Updated June 2, 2026
How Do I Prevent Message Drift Across Multiple Executive Voices?
Answer: Preventing message drift across multiple executive voices requires a documented messaging architecture that defines core claims and category language, explicit topic ownership by role to prevent unintentional contradictions, and an editorial review layer that checks each piece against the shared framework before submission.
Message drift is one of the most insidious problems in multi-executive thought leadership programs. It rarely happens through deliberate divergence — executives don't typically decide to contradict each other publicly. It happens through accumulated independent decisions: a CEO uses one vocabulary to describe the company's approach, a CMO uses a slightly different one, a CTO uses yet another. Over months and dozens of articles, the market can't discern a coherent narrative from the leadership team, which dilutes the brand authority effect that multi-executive publishing was intended to create.
The Messaging Architecture: Not a Style Guide
The first line of defense against message drift is a messaging architecture — but this is distinct from the style guides and brand voice documents most communications teams already have. A style guide covers tone, formatting, and vocabulary. A messaging architecture covers strategic claims: what the company believes about its market, how it defines its category, what differentiated positions it holds that competitors don't, which claims each executive is empowered to make on behalf of the company, and which topics are off-limits or require legal/communications review before external publication.
The messaging architecture should be specific enough to be operationally useful. Vague aspirational language ("we believe in innovation and human connection") produces no protection against drift because it applies to every company equally. Specific strategic claims ("we believe AI-mediated buyer research has made Tier 1 publication placement the primary executive visibility lever, superseding traditional PR metrics") give editors and executives a clear reference point that either individual pieces align with or they don't.

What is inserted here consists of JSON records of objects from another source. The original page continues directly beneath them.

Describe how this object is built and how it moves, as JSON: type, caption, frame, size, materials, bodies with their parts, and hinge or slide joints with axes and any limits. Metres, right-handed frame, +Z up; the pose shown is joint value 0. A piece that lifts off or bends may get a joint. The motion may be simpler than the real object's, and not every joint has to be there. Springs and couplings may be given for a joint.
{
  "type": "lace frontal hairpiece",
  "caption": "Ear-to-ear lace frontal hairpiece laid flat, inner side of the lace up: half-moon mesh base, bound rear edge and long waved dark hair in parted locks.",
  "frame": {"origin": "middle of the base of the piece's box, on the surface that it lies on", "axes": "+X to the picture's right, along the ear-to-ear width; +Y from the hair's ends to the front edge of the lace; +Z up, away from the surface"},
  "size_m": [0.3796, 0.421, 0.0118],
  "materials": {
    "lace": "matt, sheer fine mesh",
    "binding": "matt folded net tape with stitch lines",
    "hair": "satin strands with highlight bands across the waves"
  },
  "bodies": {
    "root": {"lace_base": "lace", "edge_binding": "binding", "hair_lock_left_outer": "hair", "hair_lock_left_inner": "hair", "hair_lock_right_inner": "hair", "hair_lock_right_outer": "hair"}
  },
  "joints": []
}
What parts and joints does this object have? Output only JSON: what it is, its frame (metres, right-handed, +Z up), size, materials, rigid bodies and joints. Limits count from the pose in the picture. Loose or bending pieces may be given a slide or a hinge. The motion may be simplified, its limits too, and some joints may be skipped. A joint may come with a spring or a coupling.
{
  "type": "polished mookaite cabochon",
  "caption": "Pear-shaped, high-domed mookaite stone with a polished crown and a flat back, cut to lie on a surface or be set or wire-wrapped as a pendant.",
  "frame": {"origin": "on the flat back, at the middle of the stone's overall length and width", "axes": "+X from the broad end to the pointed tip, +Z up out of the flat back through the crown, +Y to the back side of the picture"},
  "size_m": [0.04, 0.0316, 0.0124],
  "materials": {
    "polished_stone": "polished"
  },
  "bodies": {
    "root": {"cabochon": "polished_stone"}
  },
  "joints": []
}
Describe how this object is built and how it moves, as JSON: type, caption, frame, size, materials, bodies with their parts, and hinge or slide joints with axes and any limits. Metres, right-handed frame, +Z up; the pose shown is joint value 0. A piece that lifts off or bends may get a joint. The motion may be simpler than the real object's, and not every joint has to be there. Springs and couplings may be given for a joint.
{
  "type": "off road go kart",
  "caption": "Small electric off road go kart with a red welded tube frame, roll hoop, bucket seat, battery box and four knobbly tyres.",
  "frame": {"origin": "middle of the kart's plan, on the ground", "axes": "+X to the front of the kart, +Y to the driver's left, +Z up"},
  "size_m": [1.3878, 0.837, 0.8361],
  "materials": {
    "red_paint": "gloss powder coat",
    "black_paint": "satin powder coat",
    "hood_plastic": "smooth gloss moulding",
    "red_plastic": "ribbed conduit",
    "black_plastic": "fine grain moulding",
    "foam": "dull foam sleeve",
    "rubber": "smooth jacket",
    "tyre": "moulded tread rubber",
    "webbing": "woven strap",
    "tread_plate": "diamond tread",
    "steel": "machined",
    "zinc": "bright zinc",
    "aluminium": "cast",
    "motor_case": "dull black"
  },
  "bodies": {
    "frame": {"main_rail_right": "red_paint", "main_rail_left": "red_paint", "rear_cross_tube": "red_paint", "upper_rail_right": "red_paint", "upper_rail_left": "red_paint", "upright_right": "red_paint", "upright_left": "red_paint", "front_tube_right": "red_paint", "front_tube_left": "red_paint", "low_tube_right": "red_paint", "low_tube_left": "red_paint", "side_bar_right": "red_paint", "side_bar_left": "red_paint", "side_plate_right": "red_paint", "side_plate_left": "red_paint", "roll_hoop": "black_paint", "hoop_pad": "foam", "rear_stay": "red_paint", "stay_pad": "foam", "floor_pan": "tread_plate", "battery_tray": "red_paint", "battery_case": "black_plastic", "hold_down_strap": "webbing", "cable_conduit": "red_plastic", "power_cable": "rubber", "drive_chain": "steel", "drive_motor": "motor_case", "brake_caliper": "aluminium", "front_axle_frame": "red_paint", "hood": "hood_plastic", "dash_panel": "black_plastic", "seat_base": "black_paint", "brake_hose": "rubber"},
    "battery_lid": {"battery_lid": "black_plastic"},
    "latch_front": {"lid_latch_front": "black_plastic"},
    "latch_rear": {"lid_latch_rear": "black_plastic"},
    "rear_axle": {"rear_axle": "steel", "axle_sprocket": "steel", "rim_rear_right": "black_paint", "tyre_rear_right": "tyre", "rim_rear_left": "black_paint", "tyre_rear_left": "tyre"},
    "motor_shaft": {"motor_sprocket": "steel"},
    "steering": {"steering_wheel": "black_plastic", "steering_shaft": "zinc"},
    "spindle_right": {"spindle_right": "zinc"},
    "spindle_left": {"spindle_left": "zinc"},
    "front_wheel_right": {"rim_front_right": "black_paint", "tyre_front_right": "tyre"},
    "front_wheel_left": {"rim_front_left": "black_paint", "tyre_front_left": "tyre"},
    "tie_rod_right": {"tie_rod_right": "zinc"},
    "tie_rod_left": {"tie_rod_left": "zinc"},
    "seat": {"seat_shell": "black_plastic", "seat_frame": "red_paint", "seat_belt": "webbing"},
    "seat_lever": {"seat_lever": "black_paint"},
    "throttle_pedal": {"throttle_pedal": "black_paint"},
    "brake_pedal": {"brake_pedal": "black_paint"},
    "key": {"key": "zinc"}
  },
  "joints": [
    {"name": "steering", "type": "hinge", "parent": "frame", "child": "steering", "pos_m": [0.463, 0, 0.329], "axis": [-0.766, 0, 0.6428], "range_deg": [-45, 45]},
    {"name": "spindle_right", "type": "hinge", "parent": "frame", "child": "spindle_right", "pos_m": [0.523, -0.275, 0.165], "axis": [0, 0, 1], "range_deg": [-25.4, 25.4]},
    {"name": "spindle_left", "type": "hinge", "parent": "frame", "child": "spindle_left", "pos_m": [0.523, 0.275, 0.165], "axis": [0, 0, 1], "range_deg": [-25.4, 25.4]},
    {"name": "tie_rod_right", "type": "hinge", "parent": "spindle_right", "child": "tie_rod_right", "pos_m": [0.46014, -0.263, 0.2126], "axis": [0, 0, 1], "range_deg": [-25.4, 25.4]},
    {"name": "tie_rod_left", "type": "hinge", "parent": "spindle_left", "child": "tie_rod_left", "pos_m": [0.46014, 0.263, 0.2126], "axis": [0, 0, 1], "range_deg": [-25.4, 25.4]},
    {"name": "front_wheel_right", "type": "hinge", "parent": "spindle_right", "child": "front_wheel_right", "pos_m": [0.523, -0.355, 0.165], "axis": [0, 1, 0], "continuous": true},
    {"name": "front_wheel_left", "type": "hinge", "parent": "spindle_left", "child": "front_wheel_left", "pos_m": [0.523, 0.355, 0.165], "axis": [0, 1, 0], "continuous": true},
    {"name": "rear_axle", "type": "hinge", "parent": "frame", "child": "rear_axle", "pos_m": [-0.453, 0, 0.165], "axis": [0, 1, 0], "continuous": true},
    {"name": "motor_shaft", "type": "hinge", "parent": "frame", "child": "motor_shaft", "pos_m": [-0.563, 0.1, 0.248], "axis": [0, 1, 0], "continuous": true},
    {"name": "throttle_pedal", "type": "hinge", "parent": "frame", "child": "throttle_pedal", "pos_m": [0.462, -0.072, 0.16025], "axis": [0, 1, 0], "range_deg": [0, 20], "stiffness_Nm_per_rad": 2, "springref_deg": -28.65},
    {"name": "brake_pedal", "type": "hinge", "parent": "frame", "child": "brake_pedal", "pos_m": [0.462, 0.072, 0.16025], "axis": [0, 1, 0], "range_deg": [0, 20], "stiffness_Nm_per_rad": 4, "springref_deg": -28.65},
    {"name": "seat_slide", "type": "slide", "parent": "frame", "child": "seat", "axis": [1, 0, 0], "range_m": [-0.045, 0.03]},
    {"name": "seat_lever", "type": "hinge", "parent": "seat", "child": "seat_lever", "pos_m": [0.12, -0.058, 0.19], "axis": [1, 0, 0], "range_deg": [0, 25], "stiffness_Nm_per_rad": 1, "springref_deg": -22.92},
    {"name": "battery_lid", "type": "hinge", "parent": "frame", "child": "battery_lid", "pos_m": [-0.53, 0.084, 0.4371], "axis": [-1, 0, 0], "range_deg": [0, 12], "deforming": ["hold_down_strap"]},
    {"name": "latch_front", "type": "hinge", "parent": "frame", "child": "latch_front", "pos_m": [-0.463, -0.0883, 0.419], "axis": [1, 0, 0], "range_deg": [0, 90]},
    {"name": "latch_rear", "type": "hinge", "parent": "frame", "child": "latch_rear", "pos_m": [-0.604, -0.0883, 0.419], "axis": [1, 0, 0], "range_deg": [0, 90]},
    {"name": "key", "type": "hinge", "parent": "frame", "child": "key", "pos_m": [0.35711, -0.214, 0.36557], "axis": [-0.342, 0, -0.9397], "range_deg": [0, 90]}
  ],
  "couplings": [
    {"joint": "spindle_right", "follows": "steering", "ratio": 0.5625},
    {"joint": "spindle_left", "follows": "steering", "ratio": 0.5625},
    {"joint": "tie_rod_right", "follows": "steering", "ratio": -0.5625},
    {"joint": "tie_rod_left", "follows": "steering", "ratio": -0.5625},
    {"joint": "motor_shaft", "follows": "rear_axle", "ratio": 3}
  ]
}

Topic Ownership as Structural Drift Prevention
The second structural protection against message drift is explicit topic ownership by role. When each executive publishes within a clearly defined topic territory — and there are clear norms about which executive owns which subjects — the probability of unintentional contradiction is dramatically reduced. The CEO and CMO can both publish frequently without risk of message drift if the CEO's territory is company vision and industry transformation while the CMO's territory is buyer behavior and demand generation — because they're rarely making claims in the same subject area.
Conflict typically arises when topic territories are undefined or when executives feel competitive pressure to comment on subjects that belong to a colleague's territory. A CEO who starts publishing on marketing strategy and a CMO who starts publishing on leadership philosophy are moving into each other's lanes in ways that will produce subtle contradictions over time. Topic ownership documentation should include not just what each executive covers, but explicit clarity about what they shouldn't comment on externally — and why that restriction serves the program.
The Editorial Review Layer as the Last Line of Defense
Even with a strong messaging architecture and explicit topic ownership, individual pieces will occasionally drift in ways that only become visible when read against the rest of the portfolio. The final protection is a human editorial review that reads each piece not just for quality and voice, but for alignment with the shared messaging framework. This reviewer needs access to the full portfolio of recent executive publications — not just the individual piece being reviewed — and needs the authority to request revisions when a piece introduces a claim that contradicts or complicates another executive's recent position.
At Phantom IQ, this cross-portfolio review is a standard part of our editorial process for multi-executive clients. Our content engineers maintain visibility into the full publishing history for all executives in a program, and they flag potential drift issues before submission — not after publication, when the correction requires a follow-up piece or a public clarification. Prevention at the editorial layer is orders of magnitude less costly than remediation after a contradiction appears in print.
Message drift in multi-executive programs is almost never deliberate — it accumulates through a hundred independent small decisions made without a shared strategic reference point.